• **What is expected**:
Reproduce all of the material exactly as shown.

• **Recorded information**:

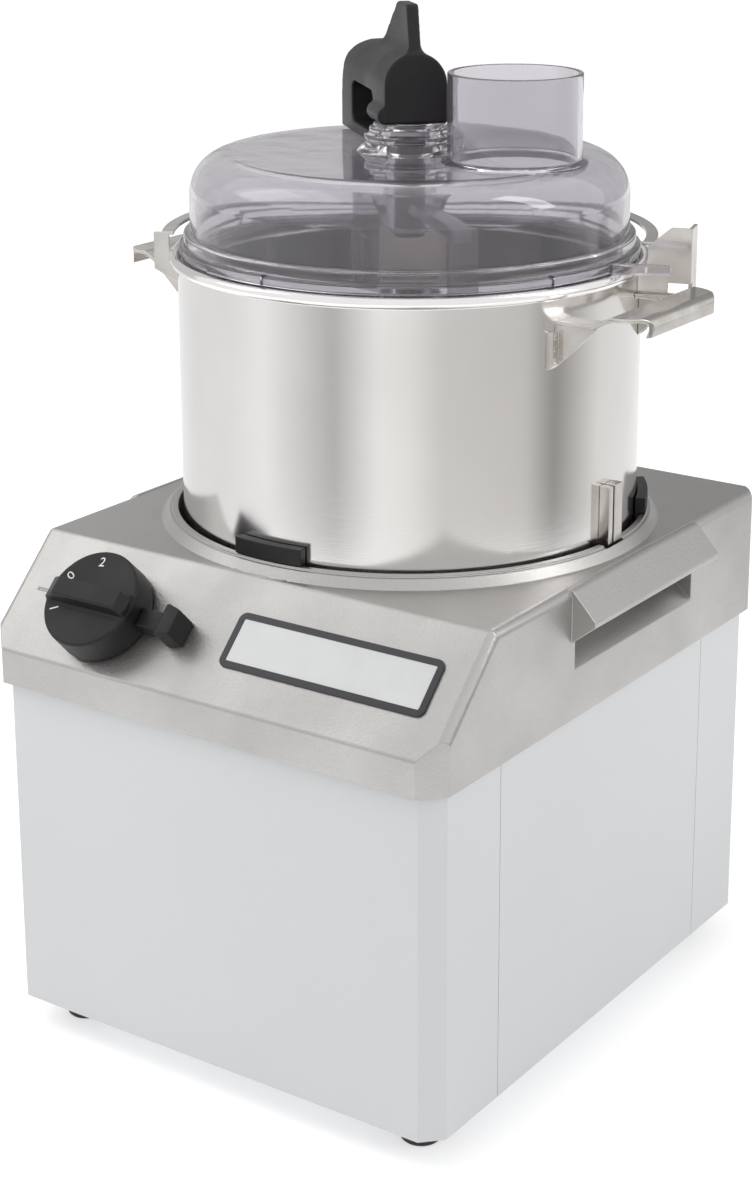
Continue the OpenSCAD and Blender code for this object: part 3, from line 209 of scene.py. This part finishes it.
# %% Clear polycarbonate
def clear_wall(name, tint, haze):
    """Clear moulded plastic of one tint, with flow marks some centimetres long."""
    made = bpy.data.materials.new(name)
    made.use_nodes = True
    shader = made.node_tree.nodes["Principled BSDF"]
    shader.inputs["Transmission Weight"].default_value = 0.95
    shader.inputs["IOR"].default_value = 1.58
    shader.inputs["Base Color"].default_value = colour(tint)
    where = add(made, "TexCoord").outputs["Object"]
    flow = add(made, "TexNoise", {"Scale": 1 / (24 * MM), "Detail": 2}, {"Vector": where})
    spread = add(made, "MapRange", {"To Min": haze[0], "To Max": haze[1]}, {"Value": flow.outputs["Fac"]})
    bump = add(made, "Bump", {"Distance": 0.12 * MM}, {"Height": flow.outputs["Fac"]})
    shadow = add(made, "BsdfTransparent", {"Color": colour(tint)})
    ray = add(made, "LightPath")
    mix = add(made, "MixShader", {}, {0: ray.outputs["Is Shadow Ray"], 1: shader.outputs["BSDF"],
                                      2: shadow.outputs["BSDF"]})
    links = made.node_tree.links
    links.new(spread.outputs["Result"], shader.inputs["Roughness"])
    links.new(bump.outputs["Normal"], shader.inputs["Normal"])
    links.new(mix.outputs["Shader"], made.node_tree.nodes["Material Output"].inputs["Surface"])
    return made


clear = clear_wall("clear_polycarbonate", "#D9D6DB", (0.02, 0.06))
smoky = clear_wall("smoky_polycarbonate", "#B9B3BC", (0.08, 0.2))
print("materials", len(bpy.data.materials))

# %% [markdown]
# Every CAD node keeps a material slot named for its finish in the record. Each of these slots gets
# its finish here, also in the nodes inside the machine. The scraper is smoky see-through plastic
# on a black shaft, so those two get theirs by name. Pieces made below replace some nodes.

# %% Dress the CAD nodes
finishes = {
    "cast_aluminium": cast, "white_sheet": enamel, "pan_sheet": mill_sheet, "rubber": rubber,
    "screw_steel": zinc, "badge": badge_face, "black_plastic": black, "motor_paint": motor_paint,
    "lamination": lamination, "copper": copper, "bearing_steel": bearing_steel,
    "pale_plastic": pale_plastic, "red_plastic": red_plastic, "bowl_steel": bowl_steel,
    "strap_steel": strap_steel, "blade_steel": blade_steel, "hub_plastic": hub_nylon,
    "clear_lid": clear, "silicone": silicone,
}
slot_of = {}
for node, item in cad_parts.items():
    slot_of[node] = item.material_slots[0].material.name
    item.material_slots[0].material = finishes[slot_of[node]]
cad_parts["scraper_arm"].material_slots[0].material = smoky
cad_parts["stirrer_shaft"].material_slots[0].material = black
print("dressed", len(slot_of), "nodes in", len(set(slot_of.values())), "finishes")

# %% [markdown]
# A finished mesh becomes a piece in the same way each time: smooth faces with sharp edges kept,
# normals weighted by area so that flat faces stay flat beside their rounded edges, a ride on its
# body, and the nodes that it stands for.

# %% Make a piece of a mesh
def as_mesh(work, name):
    """Mesh of a bmesh, which is then freed."""
    mesh = bpy.data.meshes.new(name)
    work.to_mesh(mesh)
    work.free()
    return mesh


def piece(name, mesh, material, body, slot, *nodes):
    """Puts a mesh in the scene as a piece riding on a body, in place of the nodes named."""
    mesh.name = name
    mesh.shade_smooth()
    mesh.set_sharp_from_angle(angle=radians(38))
    if not mesh.materials:
        mesh.materials.append(material)
    made = bpy.data.objects.new(name, mesh)
    bpy.context.scene.collection.objects.link(made)
    made.modifiers.new("flat faces stay flat", "WEIGHTED_NORMAL").keep_sharp = True
    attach(made, body)
    if nodes:
        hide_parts(*nodes)
    print(name, len(mesh.polygons), "faces")
    return made


# %% [markdown]
# Real castings, mouldings and cut strip have no knife-sharp edges: each edge is rounded a little,
# and that thin curve catches the light and makes the object look solid. The CAD solids leave such
# small roundings out. So a copy of the node's mesh is merged, its flat faces are joined, and a
# bevel of some tenths of a millimetre rounds every sharp edge.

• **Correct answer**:
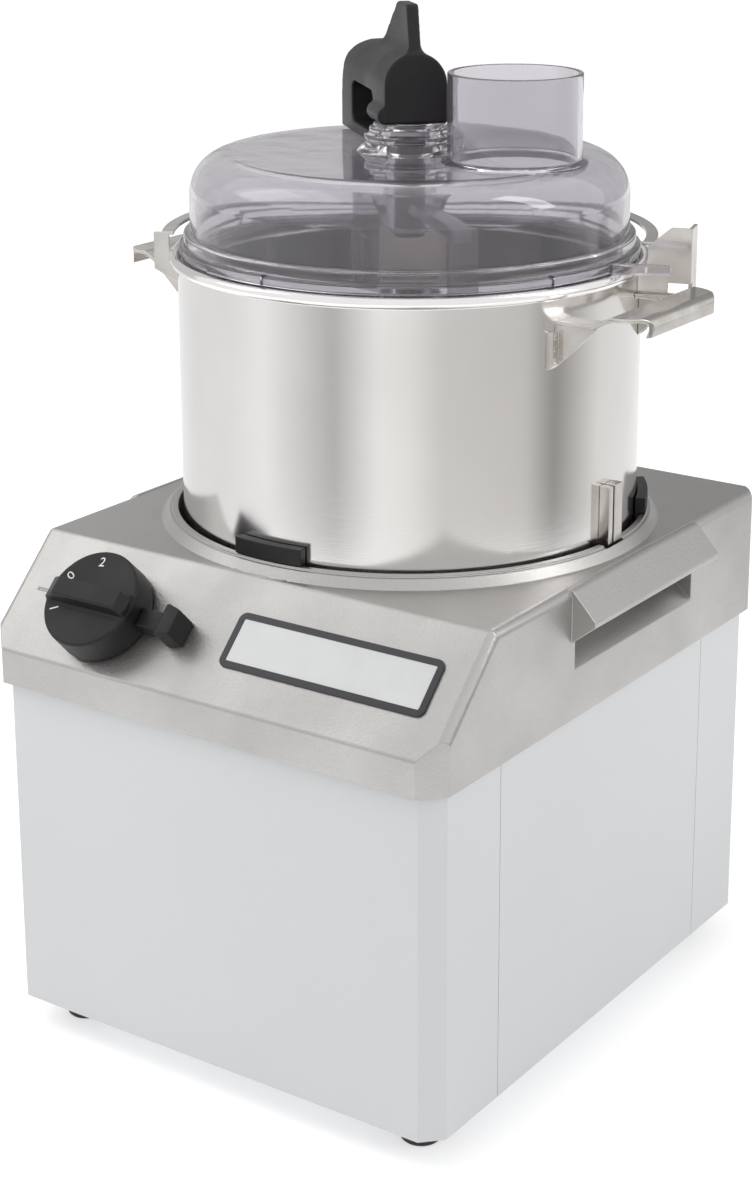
Continue the OpenSCAD and Blender code for this object: part 3, from line 209 of scene.py. This part finishes it.
# %% Clear polycarbonate
def clear_wall(name, tint, haze):
    """Clear moulded plastic of one tint, with flow marks some centimetres long."""
    made = bpy.data.materials.new(name)
    made.use_nodes = True
    shader = made.node_tree.nodes["Principled BSDF"]
    shader.inputs["Transmission Weight"].default_value = 0.95
    shader.inputs["IOR"].default_value = 1.58
    shader.inputs["Base Color"].default_value = colour(tint)
    where = add(made, "TexCoord").outputs["Object"]
    flow = add(made, "TexNoise", {"Scale": 1 / (24 * MM), "Detail": 2}, {"Vector": where})
    spread = add(made, "MapRange", {"To Min": haze[0], "To Max": haze[1]}, {"Value": flow.outputs["Fac"]})
    bump = add(made, "Bump", {"Distance": 0.12 * MM}, {"Height": flow.outputs["Fac"]})
    shadow = add(made, "BsdfTransparent", {"Color": colour(tint)})
    ray = add(made, "LightPath")
    mix = add(made, "MixShader", {}, {0: ray.outputs["Is Shadow Ray"], 1: shader.outputs["BSDF"],
                                      2: shadow.outputs["BSDF"]})
    links = made.node_tree.links
    links.new(spread.outputs["Result"], shader.inputs["Roughness"])
    links.new(bump.outputs["Normal"], shader.inputs["Normal"])
    links.new(mix.outputs["Shader"], made.node_tree.nodes["Material Output"].inputs["Surface"])
    return made


clear = clear_wall("clear_polycarbonate", "#D9D6DB", (0.02, 0.06))
smoky = clear_wall("smoky_polycarbonate", "#B9B3BC", (0.08, 0.2))
print("materials", len(bpy.data.materials))

# %% [markdown]
# Every CAD node keeps a material slot named for its finish in the record. Each of these slots gets
# its finish here, also in the nodes inside the machine. The scraper is smoky see-through plastic
# on a black shaft, so those two get theirs by name. Pieces made below replace some nodes.

# %% Dress the CAD nodes
finishes = {
    "cast_aluminium": cast, "white_sheet": enamel, "pan_sheet": mill_sheet, "rubber": rubber,
    "screw_steel": zinc, "badge": badge_face, "black_plastic": black, "motor_paint": motor_paint,
    "lamination": lamination, "copper": copper, "bearing_steel": bearing_steel,
    "pale_plastic": pale_plastic, "red_plastic": red_plastic, "bowl_steel": bowl_steel,
    "strap_steel": strap_steel, "blade_steel": blade_steel, "hub_plastic": hub_nylon,
    "clear_lid": clear, "silicone": silicone,
}
slot_of = {}
for node, item in cad_parts.items():
    slot_of[node] = item.material_slots[0].material.name
    item.material_slots[0].material = finishes[slot_of[node]]
cad_parts["scraper_arm"].material_slots[0].material = smoky
cad_parts["stirrer_shaft"].material_slots[0].material = black
print("dressed", len(slot_of), "nodes in", len(set(slot_of.values())), "finishes")

# %% [markdown]
# A finished mesh becomes a piece in the same way each time: smooth faces with sharp edges kept,
# normals weighted by area so that flat faces stay flat beside their rounded edges, a ride on its
# body, and the nodes that it stands for.

# %% Make a piece of a mesh
def as_mesh(work, name):
    """Mesh of a bmesh, which is then freed."""
    mesh = bpy.data.meshes.new(name)
    work.to_mesh(mesh)
    work.free()
    return mesh


def piece(name, mesh, material, body, slot, *nodes):
    """Puts a mesh in the scene as a piece riding on a body, in place of the nodes named."""
    mesh.name = name
    mesh.shade_smooth()
    mesh.set_sharp_from_angle(angle=radians(38))
    if not mesh.materials:
        mesh.materials.append(material)
    made = bpy.data.objects.new(name, mesh)
    bpy.context.scene.collection.objects.link(made)
    made.modifiers.new("flat faces stay flat", "WEIGHTED_NORMAL").keep_sharp = True
    attach(made, body)
    if nodes:
        hide_parts(*nodes)
    print(name, len(mesh.polygons), "faces")
    return made


# %% [markdown]
# Real castings, mouldings and cut strip have no knife-sharp edges: each edge is rounded a little,
# and that thin curve catches the light and makes the object look solid. The CAD solids leave such
# small roundings out. So a copy of the node's mesh is merged, its flat faces are joined, and a
# bevel of some tenths of a millimetre rounds every sharp edge.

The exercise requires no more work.